A benifit to being such a fast moving lure is that you can cover a lot of water quickly. You can stop on an area and cast to just about every spot in a shorter amount of time than you would with say a rubber worm.
They are a great lure if your night fishing for bass, especially over shallow flats where they like to hunt after dark. You may not see your lure, but you’ll hear a splash, then hopefully a huge tug on your line.
As winter comes to an end the shallow water warms up first and bass will cruise the shallows searching for prey. Running a buzzbait along these structures can cause murderous strikes. In very clear water, use darker colors, and smaller sizes. In murky, or stained water, go for the brighter colors, and bump up the size a bit.
Buzzbaits are for the most part weedless so don’t be shy about tossing them in or around lily pads or other vegetation. In fact, breaks in lily pads is a prime location for a buzzbait and often where bass will explode on it. They are also great for flipping and pitching around cover.
The only downside to fishing buzzbaits is they are often missed by bass. This is common for all topwater lures but especially buzzbaits because they move so quickly and only have one hook.

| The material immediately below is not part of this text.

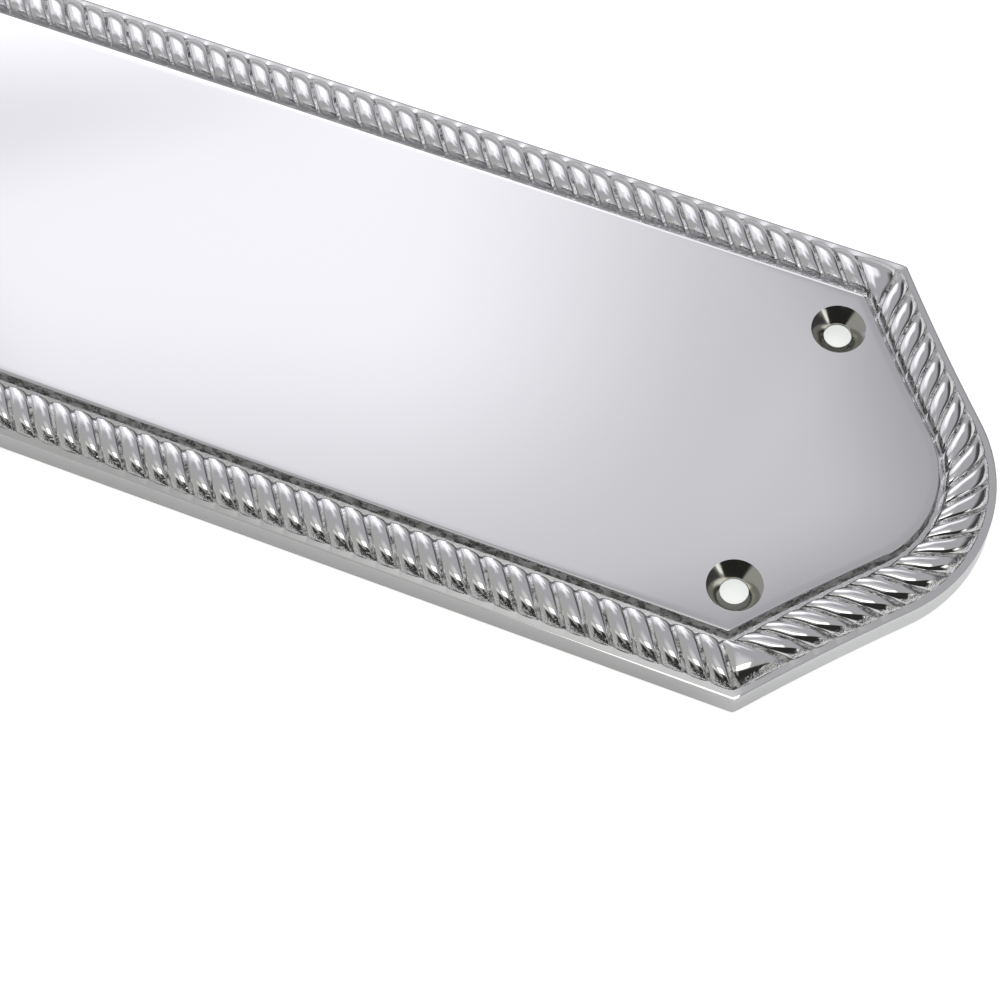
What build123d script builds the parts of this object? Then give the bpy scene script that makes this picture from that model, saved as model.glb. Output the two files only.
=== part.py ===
"""Cast door finger plate with a rope edge, ogee ends and four countersunk screw holes.

The plate is one casting, hollow behind its raised panel. It is modelled face up, with the
origin at the middle of its back, X along the plate and Z out of the door.
"""

from build123d import *
from math import asin, cos, pi, radians, sin, tan
import os

# Outline of the plate, seen from the front
length = 305.0  # over the two noses
width = 76.0
nose_radius = 24.4  # round tip of each end
nose_half_angle = 42.3  # degrees, from the tip to where the nose meets the shoulder
shoulder_radius = 385.0  # slight hollow between nose and corner
corner_radius = 0.8

# Heights, from the back
edge_height = 4.5  # side wall, up to the flat ledge round the rope
panel_height = 6.6
rope_height = 6.7  # crest of the rope's strands
groove_height = 5.95  # bottom of the grooves between them, at mid rope

# The border, measured inwards from the outline
ledge_width = 1.0
rope_width = 6.6
channel_width = 0.6  # narrow flat between the rope and the foot of the panel
panel_draft = 9.0  # degrees, lean of the panel's cast wall
panel_corner_radius = 0.8
edge_bevel = 0.3
panel_bevel = 0.3

# The rope's strands
strand_pitch = 3.57  # along the middle of the rope
side_slant = 36.0  # degrees from square to the border, on the long sides
end_slant = 46.0  # the same on the ogee ends
strand_curl = 0.12  # how much a strand turns along the rope at its two ends
strand_toe = 0.25  # how far the round end of a strand stands out past its grooves

# The hollow back
panel_wall = 2.2
hollow_rim = 2.4  # metal between the hollow and the foot of the panel's wall
hollow_draft = 9.0  # degrees
hollow_corner_radius = 2.0
hollow_bevel = 0.8

# The screw holes, one by each corner of the outline
hole_setback = 5.7  # inwards from the corner, along the plate
hole_edge = 15.5  # inwards from the long side
hole_radius = 2.05
sink_radius = 4.0
sink_angle = 96.0  # degrees, the whole cone

# A strand is shaped by ribs across it: how far along it each one lies, from its inner end,
# and the height of groove and crest there as shares of their heights at mid rope
RIBS = (
    (0.00, 0.00, 0.00),
    (0.12, 0.64, 0.76),
    (0.46, 1.00, 1.00),
    (0.83, 0.69, 0.82),
    (1.00, 0.00, 0.00),
)
RIB_FLATS = 4  # flats across a strand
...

Its important to retrieve the lure at the minimum speed required to propel the prop, making the lure a slower target and easier to strike.
Often times a bass will not try to strike again once it has missed it the first time ,but theres a cool trick that has a high success rate. Try casting a slow moving rubber worm in the area where the lure was missed. That bass is more likely to go after the worm than after the buzzbait again. You can apply this tip to any topwater lure.
Just because the hook up ratio may be lower than other topwater lures it doesn’t mean it should be over looked. Often times bass will prefer to chase loud and fast action over a slower, easier target.